Orna acknowledged that she was able to live with the Shalit deal.
"That was a case where we had a boy who was alive and freed in exchange for a despicable killer," she said. "We brought Gilad home, but what, for goodness sakes, do they want to achieve with this release? They are murdering Akiva a second time. Whoever says that time heals all wounds is invited to come to our home. My father died a broken man in 1996, and my mother lives with Akiva's memory and his murder every day. Do you also want to kill her?"
The emotional firestorm stirred up over the prospect of yet another prisoner release is not only being generated by the families whose loved ones were killed by Israeli Arabs. Many more of the names on Abbas' list are Arabs from Judea and Samaria, and Gaza.

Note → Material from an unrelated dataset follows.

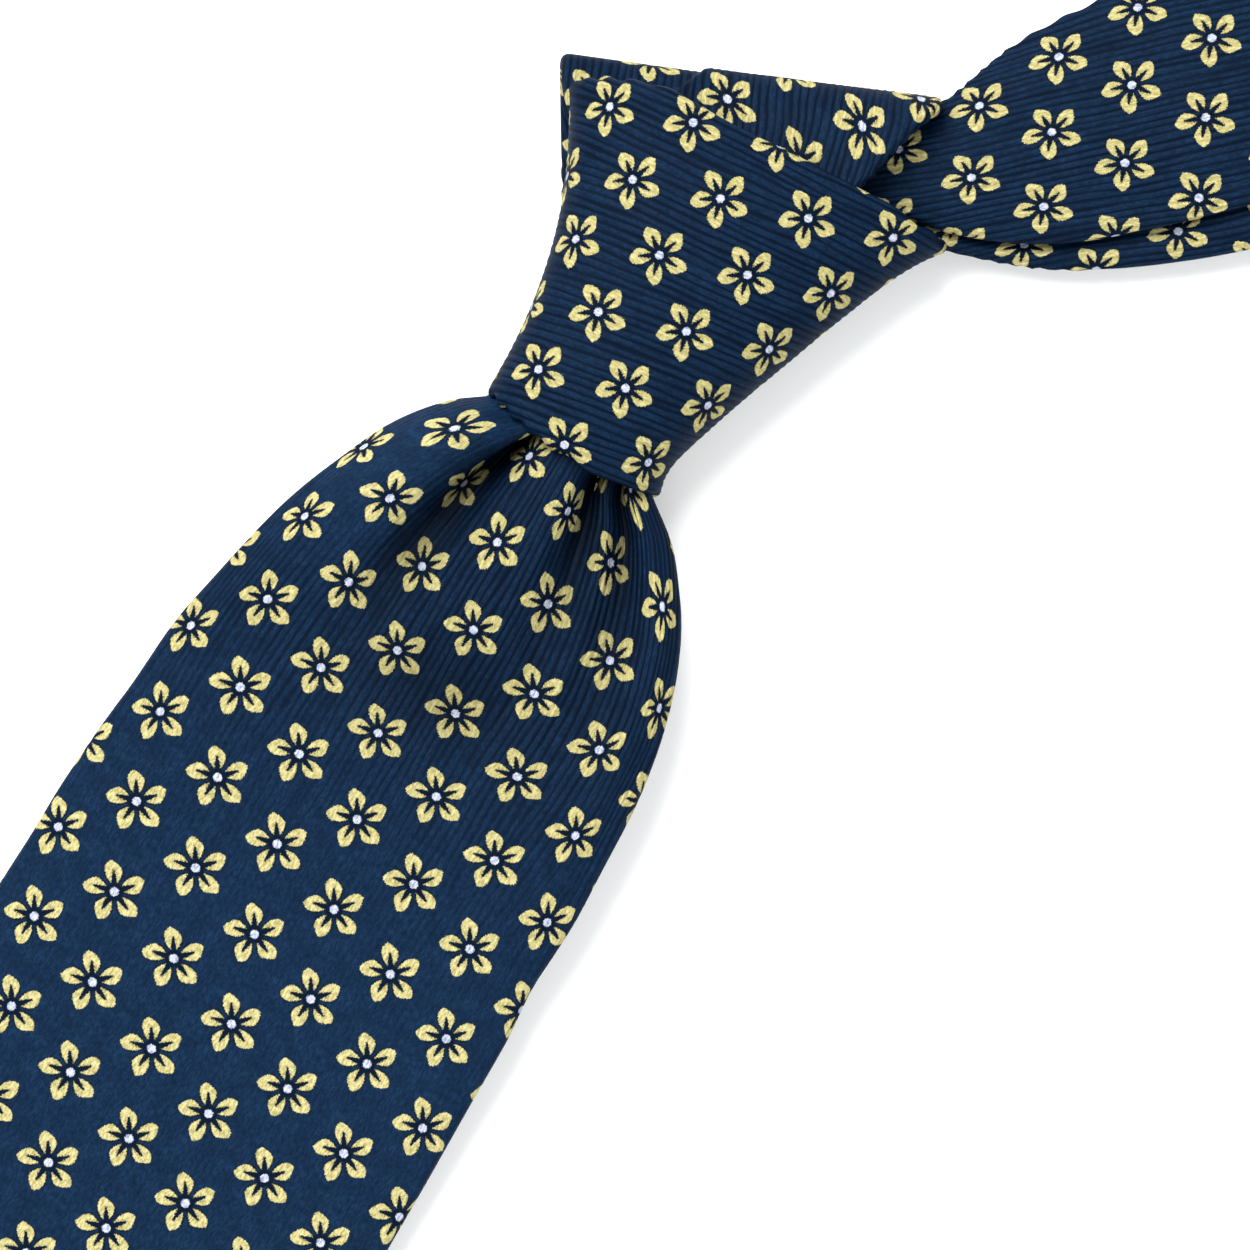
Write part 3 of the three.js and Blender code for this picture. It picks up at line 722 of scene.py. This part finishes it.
# The tuck's two edges, from the mouth up behind the face wrap, over the top fold and down the back.
TUCK_LEFT = np.array([
    (-9.0, -26, 16.8), (-9.5, -10, 16.0), (-10.5, 0.0, 14.8), (-18.6, 8.0, 14.2),
    (-25.6, 14.6, 13.4), (-28.5, 19.1, 10.6), (-28.4, 18.4, 5.4), (-24.6, 12.0, 1.4),
    (-17.2, 0.0, 0.3), (-9.5, -14, 0.2), (4.0, -24, 0.2),
])
TUCK_RIGHT = np.array([
    (9.5, -26, 16.8), (12, -4, 17.4), (15.4, 20, 17.4), (18.0, 33.3, 16.6),
    (19.4, 38.5, 14.2), (19.8, 40.3, 10.2), (19.8, 39.0, 4.2), (19.6, 33, 0.8),
    (18, 18, 0.2), (13, 0, 0.2), (10, -22, 0.2),
])


def make_tuck():
    """The tuck: straight lines ruled from its left edge to its right one, both smooth curves through named
    points, with one fold step along the left side, and ribs."""
    face = ruled(TUCK_LEFT, TUCK_RIGHT, 150, 210)
    u, v = cloth_coordinates(face, TUCK_FLOWER)
    across = face[..., 0] * 0.93 - face[..., 1] * 0.36
    step = 0.9 * smooth((across + 20.5) / 1.1) * smooth((face[..., 2] - 6) / 5)
    face = face + step[..., None] * normals(face)
    face = ribbed(face, u, v, 0.06 * smooth((across + 24) / 4), 21)
    grid, gu, gv = folded(face, u, v, KNOT_RUN, 0.5, flap=8)
    core = core_of(face[8:], inset=2.5, every=4)
    return (sheet_mesh("tuck_cloth", grid, gu, gv, SILK_CLOTH, ribbing=0.95),
            canvas_mesh("tuck_canvas", core, KNOT_RUN - 2 * CORE_GAP))


def make_cross_wrap():
    """The hidden first wrap: an oval inside the face wrap, open behind, as wide as the knot's waist leaves
    room for."""
    angle = np.radians(np.linspace(-70, 170, 90))[:, None]
    p = np.linspace(0, 1, 40)[None, :]
    c, s = np.cos(angle), np.sin(angle)
    half = mix(9.4, 15.5, p)
    x = mix(0.2, 1.0, p) + half * np.sign(c) * np.abs(c) ** 0.8
    y = mix(-25.5, 10.5, p)
    z = 8.0 + np.where(s > 0, 5.3, 4.9) * np.sign(s) * np.abs(s) ** 0.8
    face = points(x, y, z)
    u, v = cloth_coordinates(face, (0, 0))
    grid, gu, gv = folded(face, u, v, 1.9, 0.5, flap=4)
    core = core_of(face)
    return (sheet_mesh("cross_wrap_cloth", grid, gu, gv, SILK_CLOTH, ribbing=0.9),
            canvas_mesh("cross_wrap_canvas", core, 0.5))


def make_band_root():
    """The hidden end of the front side of the neck band, where it enters the knot behind the cross wrap."""
    start, end, half = np.array([26, 31.5]), np.array([-8, 16]), 4.5
    way = unit(end - start)
    side = np.array([way[1], -way[0]])
    t = np.linspace(0, 1, 40)[:, None]
    q = np.linspace(-half, half, 16)[None, :]
    x = start[0] + (end - start)[0] * t - side[0] * q
    y = start[1] + (end - start)[1] * t - side[1] * q
    face = points(x, y, 3.0)[:, ::-1]
    u, v = cloth_coordinates(face, (8, 24))
    grid, gu, gv = folded(face, u, v, 2.2, 0.8, flap=4)
    core = core_of(face)
    return (sheet_mesh("band_root_cloth", grid, gu, gv, SILK_CLOTH, ribbing=0.9),
            canvas_mesh("band_root_canvas", core, 0.8))


# ---- The neck loop ----

LOOP_START = np.array([4.0, 9.0])
LOOP_HEADING = np.radians(47.0)
ALONG = np.array([np.cos(LOOP_HEADING), np.sin(LOOP_HEADING)])
ASIDE = np.array([ALONG[1], -ALONG[0]])
LOOP_REACH = 222.0
LOOP_TOP = 16.5
BAND_HALF = 18.2
BAND_SPAN = 24.0
OVER_SEAM = 140.0
UNDER_SEAM = 118.0
SEAM_GAP = 0.2
RIB_LEAN = 0.06

# Across the band near the knot: how far across the cloth, the share of the way from the left edge to the
# crease (0 to 1) or on to the right edge (1 to 2), and the height.
BAND_PLEAT = np.array([
    (-24.0, 0.0, -1.4),
    (-20.0, 0.10, 0.0),
    (-12.0, 0.34, 1.0),
    (-2.0, 0.63, 1.3),
    (6.0, 0.86, 0.9),
    (10.5, 0.985, 0.1),
    (12.3, 1.02, -1.0),
    (14.0, 0.95, -2.1),
    (16.0, 0.93, -2.9),
    (18.0, 1.05, -2.7),
    (20.5, 1.50, -2.0),
    (24.0, 2.0, -2.9),
])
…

One gruesome murder that shocked the country was the kidnapping and murder of two Jerusalem youngsters, Ronen Kremeni and Lior Tuvol, in 1990. I was a cub reporter at Haaretz at the time. The families called me and a few of my colleagues, asking us to publish a missing person's notice. Thousands took part in the search. For two whole days, an entire country was on edge, teetering between hope and despair. Two days after their disappearance, in the midst of August's heat, their bodies were discovered in a wadi between the neighborhood of Ramot and Beit Hanina. They had been bound and had stab wounds all over their bodies.
The discovery of the corpses touched off a mini-Jewish intifada in Jerusalem. Arabs were beaten and stoned. An Arab woman was stoned to death while driving along Jerusalem's Hebron Road. Three years later, the killers -- Jawad and Mohammed Shmanse -- were apprehended. Jawad was freed in the Shalit deal. Mohammed could be released in the fourth release.
During the investigation, it was learned that as Tubol and Kremeni were going to see their girlfriends in Pisgat Ze'ev, the terrorists forced them to enter their cars at gunpoint. They were then transported to Beit Hanina, where a struggle ensued before dishrags were stuffed in their mouths. They were then stabbed 24 times. Before their arrest, the two killers also murdered cab driver Rafi Doron and soldier Yehoshua Fridberg.
Mazal Kremeni, Ronen's mother, has a difficult time talking about her son, even today. She also struggles to talk about the anticipated release of his killer.
"I lived for years on pills," she said. "When one of the killers was freed in the Shalit swap, I supported it a bit. I told myself that if there's a chance that this release will bring back a living boy, then it wasn't for nothing.
"But now, it's as if they are taking Ronen and Lior and killing them anew. Ronen's and Lior's murderers were sentenced to four life terms, but they served just 20 years. What purpose does this release have? It's simple. It has none.
"On the other side, they are greeted as shahids, as heroes, and they encourage more terrorism. Their release doesn't advance peace, and it doesn't advance the negotiations. It only advances more conflict and attacks on us."